The following video is of a NASA astronomer answering questions and explaining how black holes form. It is extremely interesting and detailed, so I would suggest you begin watching right now!
A state of the art program designed to recreate cosmological situations, and called Romulus, is being used by the Universities of Yale, Washington, Paris, and London and has revealed something very interesting: galaxies can hide many supermassive black holes like the one in the center of the Milky Way.
In other words, the supermassive black hole at the center of our galaxy surely has siblings which simply haven't been discovered yet, and are probably not as big.
We previously mentioned that a black hole can be formed when two stars crash into each other, but what if two black holes were to collide? Firstly, it's not just speculation and is a real possibility: if two black holes were to get close enough to start orbiting each other, one of them would not be able to escape the gravitational pull of the other.

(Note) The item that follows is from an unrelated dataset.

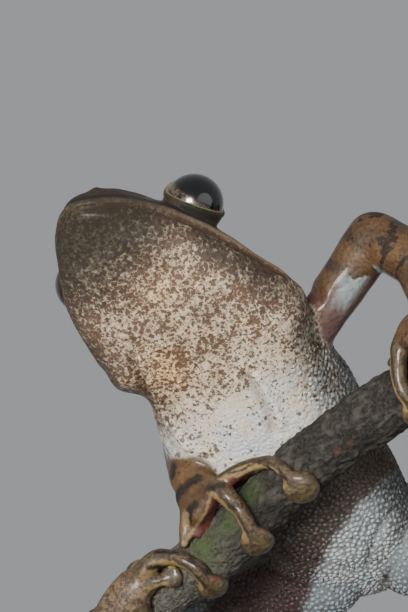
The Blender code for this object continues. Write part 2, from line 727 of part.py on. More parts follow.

What would happen then? According to the hypothesis, it would create an incredibly violent collision from which one much bigger black hole would appear. In fact, we have never witnessed two black holes colliding, but according to a recent analysis of the Galaxy NGC 6240, this is about to happen between two supermassive black holes which are getting dangerously close to each other.
Other theories dispute this and claim that they wouldn't fuse together, but instead one would repel the other, which would zoom away at a ridiculously high speed. But like most lucubrations about black holes, it remains a mystery.